= THE TASK =
Copy out, exactly and without additions, the lines from the one that contains "revolve(axis=clamp_axis)" to the one that contains "cad_parts[obj.name] = obj", both ends included.

= RECORDS FOR PROCESSING =

◇ ◇ ◇ ◇ ◇ ◇ ◇

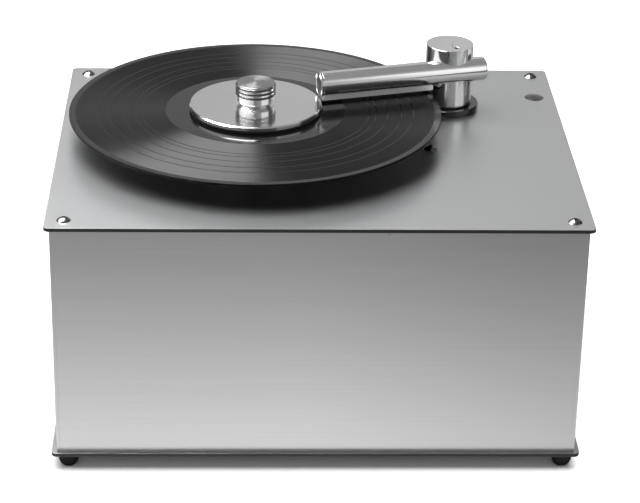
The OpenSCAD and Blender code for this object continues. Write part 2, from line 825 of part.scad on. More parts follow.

◇ ◇ ◇ ◇ ◇ ◇ ◇

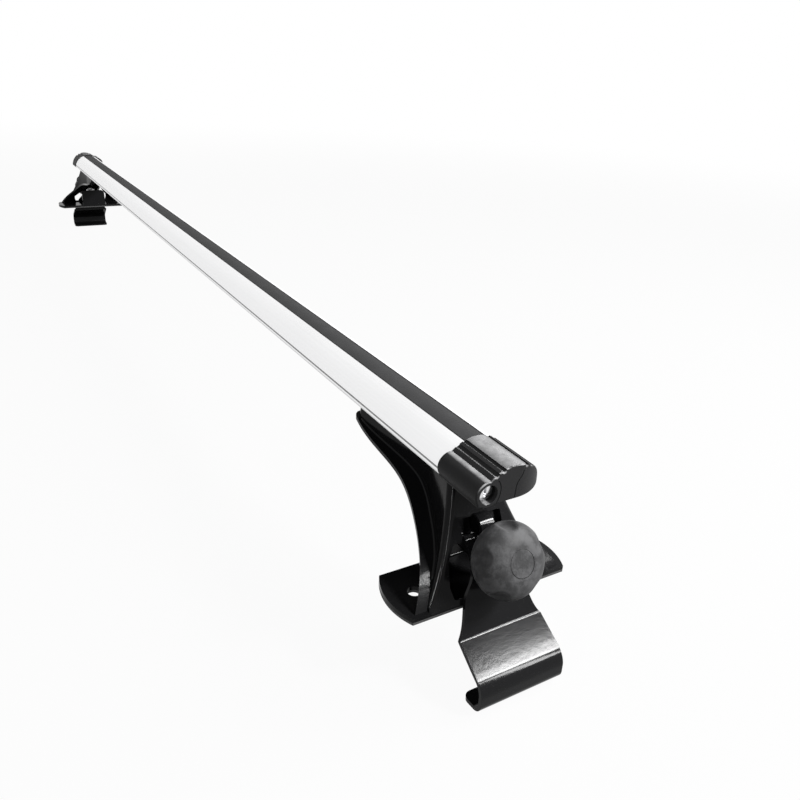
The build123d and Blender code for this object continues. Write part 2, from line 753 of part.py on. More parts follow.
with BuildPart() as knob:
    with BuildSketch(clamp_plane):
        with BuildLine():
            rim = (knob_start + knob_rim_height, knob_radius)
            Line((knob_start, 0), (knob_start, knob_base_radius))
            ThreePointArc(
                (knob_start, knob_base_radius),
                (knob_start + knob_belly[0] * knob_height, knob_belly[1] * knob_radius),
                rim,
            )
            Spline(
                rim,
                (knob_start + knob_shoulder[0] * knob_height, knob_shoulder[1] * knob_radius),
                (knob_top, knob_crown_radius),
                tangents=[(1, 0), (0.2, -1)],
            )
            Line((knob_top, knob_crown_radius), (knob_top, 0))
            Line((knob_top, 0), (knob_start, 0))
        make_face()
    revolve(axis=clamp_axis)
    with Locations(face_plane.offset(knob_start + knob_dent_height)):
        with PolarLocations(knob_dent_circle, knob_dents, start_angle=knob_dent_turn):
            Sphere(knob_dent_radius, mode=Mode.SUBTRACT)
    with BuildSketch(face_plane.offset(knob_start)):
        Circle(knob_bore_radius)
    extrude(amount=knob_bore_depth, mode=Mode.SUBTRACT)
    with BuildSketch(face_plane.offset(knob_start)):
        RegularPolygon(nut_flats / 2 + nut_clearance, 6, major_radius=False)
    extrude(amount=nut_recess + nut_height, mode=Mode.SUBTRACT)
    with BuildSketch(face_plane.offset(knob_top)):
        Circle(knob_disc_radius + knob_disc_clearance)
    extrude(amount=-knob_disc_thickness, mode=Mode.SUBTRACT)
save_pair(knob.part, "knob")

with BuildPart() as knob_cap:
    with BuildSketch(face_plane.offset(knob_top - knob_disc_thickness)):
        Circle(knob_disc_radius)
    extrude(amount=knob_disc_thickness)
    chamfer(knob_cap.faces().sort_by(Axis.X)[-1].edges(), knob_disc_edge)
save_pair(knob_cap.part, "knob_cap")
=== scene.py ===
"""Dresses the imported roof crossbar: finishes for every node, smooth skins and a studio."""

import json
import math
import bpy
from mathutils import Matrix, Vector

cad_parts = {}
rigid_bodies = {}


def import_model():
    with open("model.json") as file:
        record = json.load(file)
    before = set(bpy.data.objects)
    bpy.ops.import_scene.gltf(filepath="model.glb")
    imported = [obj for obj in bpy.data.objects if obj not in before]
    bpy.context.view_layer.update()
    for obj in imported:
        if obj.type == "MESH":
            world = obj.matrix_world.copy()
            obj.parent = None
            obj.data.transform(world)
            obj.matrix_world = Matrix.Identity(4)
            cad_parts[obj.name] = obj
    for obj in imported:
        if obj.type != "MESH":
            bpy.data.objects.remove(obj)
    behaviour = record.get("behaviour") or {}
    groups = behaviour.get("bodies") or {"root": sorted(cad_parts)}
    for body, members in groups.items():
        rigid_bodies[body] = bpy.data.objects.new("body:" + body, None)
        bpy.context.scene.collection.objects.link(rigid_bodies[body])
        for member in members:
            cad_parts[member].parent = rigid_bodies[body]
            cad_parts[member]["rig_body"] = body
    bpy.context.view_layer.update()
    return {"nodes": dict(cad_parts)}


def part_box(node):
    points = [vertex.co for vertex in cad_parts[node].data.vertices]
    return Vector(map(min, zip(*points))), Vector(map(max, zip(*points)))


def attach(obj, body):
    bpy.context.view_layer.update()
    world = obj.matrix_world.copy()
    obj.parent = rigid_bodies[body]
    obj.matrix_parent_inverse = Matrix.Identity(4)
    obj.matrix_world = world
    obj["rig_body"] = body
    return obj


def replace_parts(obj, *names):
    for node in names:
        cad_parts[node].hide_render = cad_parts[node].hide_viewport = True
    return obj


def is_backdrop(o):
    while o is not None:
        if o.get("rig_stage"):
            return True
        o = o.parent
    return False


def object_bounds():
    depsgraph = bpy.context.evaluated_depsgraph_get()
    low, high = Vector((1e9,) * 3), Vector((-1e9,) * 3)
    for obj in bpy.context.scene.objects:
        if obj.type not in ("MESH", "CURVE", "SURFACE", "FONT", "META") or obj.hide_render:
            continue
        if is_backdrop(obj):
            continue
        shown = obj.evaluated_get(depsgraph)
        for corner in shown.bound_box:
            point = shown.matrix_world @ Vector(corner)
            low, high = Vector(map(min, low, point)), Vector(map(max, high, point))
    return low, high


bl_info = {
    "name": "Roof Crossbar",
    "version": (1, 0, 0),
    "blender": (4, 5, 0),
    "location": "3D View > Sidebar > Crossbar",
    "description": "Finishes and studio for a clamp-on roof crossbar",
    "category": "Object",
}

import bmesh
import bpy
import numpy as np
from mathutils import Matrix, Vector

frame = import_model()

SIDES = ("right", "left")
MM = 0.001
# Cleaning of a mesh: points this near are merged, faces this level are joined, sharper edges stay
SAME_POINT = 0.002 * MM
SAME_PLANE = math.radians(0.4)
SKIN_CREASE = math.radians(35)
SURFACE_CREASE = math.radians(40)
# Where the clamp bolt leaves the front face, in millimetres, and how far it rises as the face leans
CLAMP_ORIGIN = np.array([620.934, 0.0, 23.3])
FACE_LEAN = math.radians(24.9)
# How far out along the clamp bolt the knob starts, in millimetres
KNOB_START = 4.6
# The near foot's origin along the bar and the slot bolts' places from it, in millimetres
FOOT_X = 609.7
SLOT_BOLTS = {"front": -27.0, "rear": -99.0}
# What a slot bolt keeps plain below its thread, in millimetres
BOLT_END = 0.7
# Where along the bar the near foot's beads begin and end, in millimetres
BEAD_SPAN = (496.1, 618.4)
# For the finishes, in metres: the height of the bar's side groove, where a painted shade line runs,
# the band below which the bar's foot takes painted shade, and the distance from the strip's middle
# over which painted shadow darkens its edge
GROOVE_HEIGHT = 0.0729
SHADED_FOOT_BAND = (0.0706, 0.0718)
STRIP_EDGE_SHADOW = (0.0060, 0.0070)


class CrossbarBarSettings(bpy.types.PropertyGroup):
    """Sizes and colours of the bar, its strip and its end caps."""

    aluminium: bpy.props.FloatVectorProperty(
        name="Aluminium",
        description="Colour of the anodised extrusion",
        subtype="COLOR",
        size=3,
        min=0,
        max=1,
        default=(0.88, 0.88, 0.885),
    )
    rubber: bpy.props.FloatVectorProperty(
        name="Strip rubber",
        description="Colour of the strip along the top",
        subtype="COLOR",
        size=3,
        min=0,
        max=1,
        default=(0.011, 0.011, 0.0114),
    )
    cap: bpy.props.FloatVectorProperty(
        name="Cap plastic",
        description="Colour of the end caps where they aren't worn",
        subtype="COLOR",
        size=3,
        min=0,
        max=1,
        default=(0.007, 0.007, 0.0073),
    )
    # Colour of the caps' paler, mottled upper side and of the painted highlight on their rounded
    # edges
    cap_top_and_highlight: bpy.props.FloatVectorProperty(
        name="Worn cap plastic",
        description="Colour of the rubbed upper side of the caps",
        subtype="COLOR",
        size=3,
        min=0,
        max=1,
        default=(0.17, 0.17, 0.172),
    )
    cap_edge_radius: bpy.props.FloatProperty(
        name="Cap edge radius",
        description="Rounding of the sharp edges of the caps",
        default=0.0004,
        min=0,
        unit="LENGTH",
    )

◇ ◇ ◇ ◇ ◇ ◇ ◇

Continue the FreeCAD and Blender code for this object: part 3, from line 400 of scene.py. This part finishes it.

◇ ◇ ◇ ◇ ◇ ◇ ◇

= THE COMPLETED TASK =
    revolve(axis=clamp_axis)
    with Locations(face_plane.offset(knob_start + knob_dent_height)):
        with PolarLocations(knob_dent_circle, knob_dents, start_angle=knob_dent_turn):
            Sphere(knob_dent_radius, mode=Mode.SUBTRACT)
    with BuildSketch(face_plane.offset(knob_start)):
        Circle(knob_bore_radius)
    extrude(amount=knob_bore_depth, mode=Mode.SUBTRACT)
    with BuildSketch(face_plane.offset(knob_start)):
        RegularPolygon(nut_flats / 2 + nut_clearance, 6, major_radius=False)
    extrude(amount=nut_recess + nut_height, mode=Mode.SUBTRACT)
    with BuildSketch(face_plane.offset(knob_top)):
        Circle(knob_disc_radius + knob_disc_clearance)
    extrude(amount=-knob_disc_thickness, mode=Mode.SUBTRACT)
save_pair(knob.part, "knob")

with BuildPart() as knob_cap:
    with BuildSketch(face_plane.offset(knob_top - knob_disc_thickness)):
        Circle(knob_disc_radius)
    extrude(amount=knob_disc_thickness)
    chamfer(knob_cap.faces().sort_by(Axis.X)[-1].edges(), knob_disc_edge)
save_pair(knob_cap.part, "knob_cap")
=== scene.py ===
"""Dresses the imported roof crossbar: finishes for every node, smooth skins and a studio."""

import json
import math
import bpy
from mathutils import Matrix, Vector

cad_parts = {}
rigid_bodies = {}


def import_model():
    with open("model.json") as file:
        record = json.load(file)
    before = set(bpy.data.objects)
    bpy.ops.import_scene.gltf(filepath="model.glb")
    imported = [obj for obj in bpy.data.objects if obj not in before]
    bpy.context.view_layer.update()
    for obj in imported:
        if obj.type == "MESH":
            world = obj.matrix_world.copy()
            obj.parent = None
            obj.data.transform(world)
            obj.matrix_world = Matrix.Identity(4)
            cad_parts[obj.name] = obj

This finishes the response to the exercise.